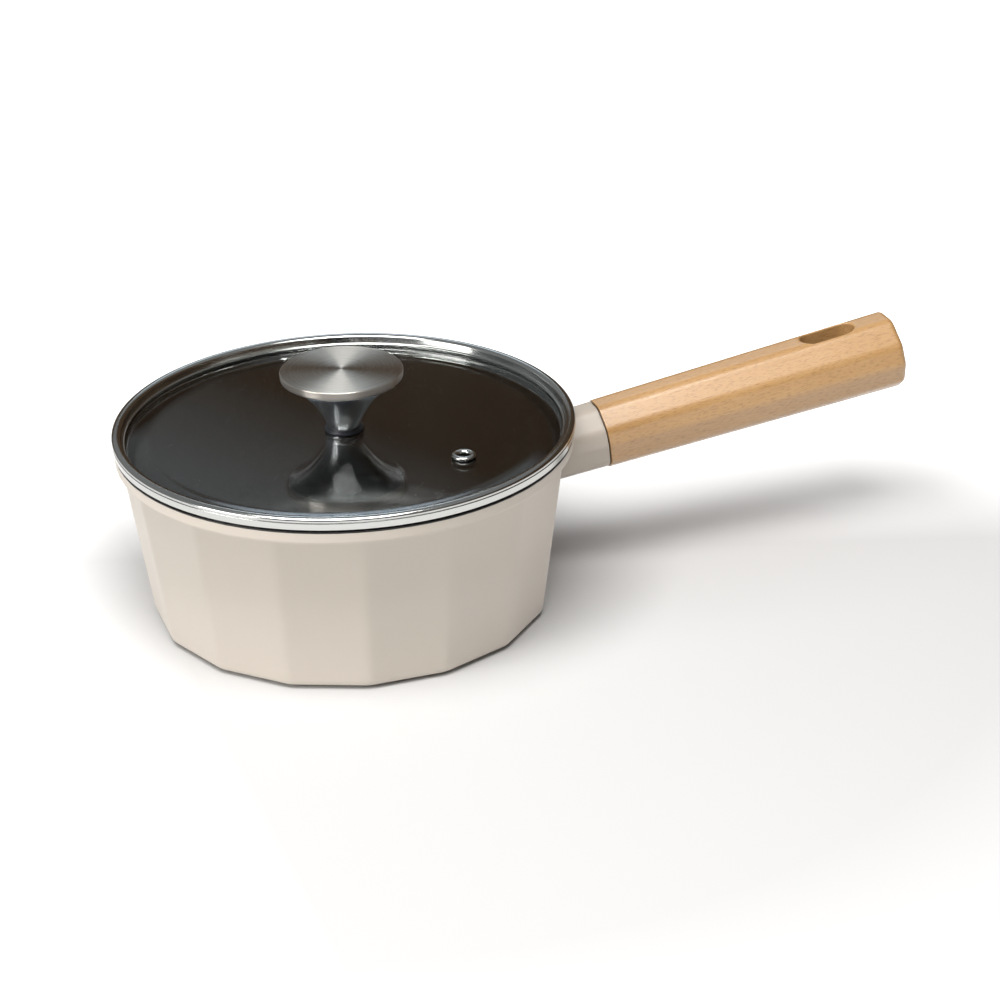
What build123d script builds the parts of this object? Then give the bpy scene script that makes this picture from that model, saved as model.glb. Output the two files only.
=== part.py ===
from build123d import *
import os
from math import atan, cos, degrees, radians, sin

os.makedirs("parts", exist_ok=True)

# Saucepan with a glass lid, in millimetres.
# The origin is on the pan's axis, on the surface that the pan stands on, and the handle points along +X.

# pan
bore_radius = 90.0            # round inside of the pan, at the lid's seat
rim_height = 77.9             # top of the rim above the table
facet_count = 16
wall_slope = 0.137            # horizontal millimetres lost for each millimetre down
wall_thickness = 3.2          # at the middle of a facet
floor_thickness = 4.0
facet_edge_radius = 11.0
bottom_edge_radius = 4.0
inside_corner_radius = 14.0
lip_height = 5.1
lip_overhang = 3.9            # past the middle of a facet
lip_undercut = 1.0            # the lip's root below its edge
lip_edge = 0.5
seat_depth = 2.5              # the lid's seat below the top of the rim
seat_width = 5.0

# induction plate pressed into the pan's bottom
plate_radius = 64.0
plate_thickness = 1.6
plate_proud = 1.0             # below the pan's bottom
plate_clearance = 0.1
plate_groove_radii = (20.0, 34.0, 48.0)
plate_groove_width = 2.0
plate_groove_depth = 0.5

# handle
handle_tilt = 8.5             # degrees above horizontal
collar_reach = 19.3           # from the facet's upper edge to the crest of the grip's root
handle_drop = 4.6             # crest of the grip's root below the rim
grip_length = 140.0
root_half_widths = (5.2, 13.2, 14.0, 12.0, 6.0)    # grip's outline at the collar, from crest to belly
root_drops = (0.0, 8.0, 15.0, 24.5, 28.8)
end_half_widths = (6.0, 15.2, 17.0, 13.4, 6.5)     # grip's outline at its free end
end_drops = (0.0, 9.2, 18.5, 27.5, 32.8)
grip_edge_radius = 6.5
grip_end_radius = 2.5
slot_from_root = 110.5        # middle of the hanging slot along the grip
slot_length = 25.2
slot_width = 10.8
slot_edge_radius = 0.8
gasket_thickness = 0.5
gasket_inset = 1.4
collar_inset = 0.45
tang_width = 9.0
tang_height = 15.0
tang_length = 42.0            # reach into the grip
tang_drop = 14.4              # centre of the tang below the crest
tang_clearance = 0.2
screw_stations = (14.0, 31.0)
screw_shank_radius = 2.0
screw_head_radius = 3.9
screw_head_height = 2.4
screw_bite = 11.5             # into the tang
screw_head_sink = 3.0         # the head's seat above the belly
screw_clearance = 0.3
thread_clearance = 0.05
recess_width = 1.1
recess_depth = 1.2

# lid
glass_thickness = 4.0
glass_edge_radius = 1.2
glass_clearance = 0.2
lid_play = 0.8                # between the lid's web and the rim
ring_sheet = 0.6
ring_overhang = 0.8           # past the pan's lip
ring_rise = 4.3               # crest above the glass
ring_toe = 1.6                # width of the foot that rests on the glass
ring_flange = 2.6             # width of the flange under the glass
skirt_gap = 1.1               # above the pan's rim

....

**EXERCISE**
From the very first line of the data through the line with "# The origin" in it, please reproduce each line exactly and output nothing more.

**OUTPUT OF THE TASK**
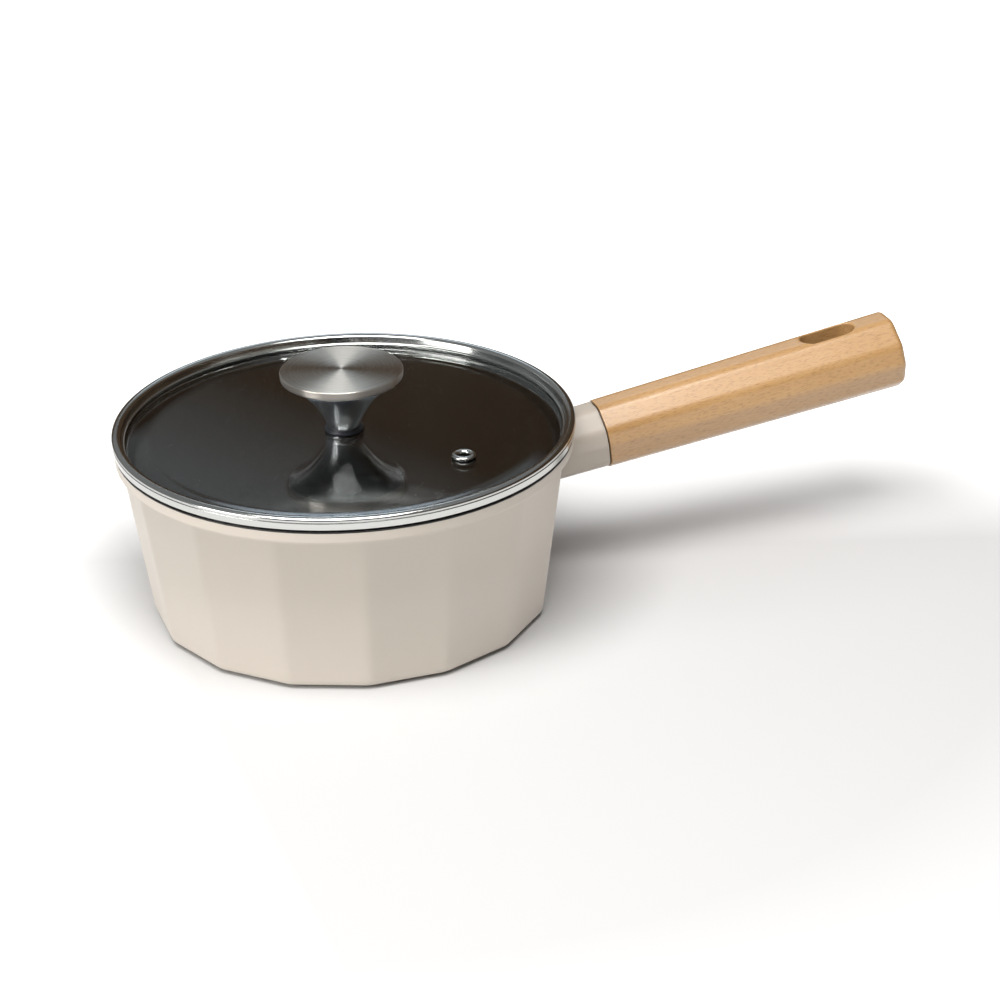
What build123d script builds the parts of this object? Then give the bpy scene script that makes this picture from that model, saved as model.glb. Output the two files only.
=== part.py ===
from build123d import *
import os
from math import atan, cos, degrees, radians, sin

os.makedirs("parts", exist_ok=True)

# Saucepan with a glass lid, in millimetres.
# The origin is on the pan's axis, on the surface that the pan stands on, and the handle points along +X.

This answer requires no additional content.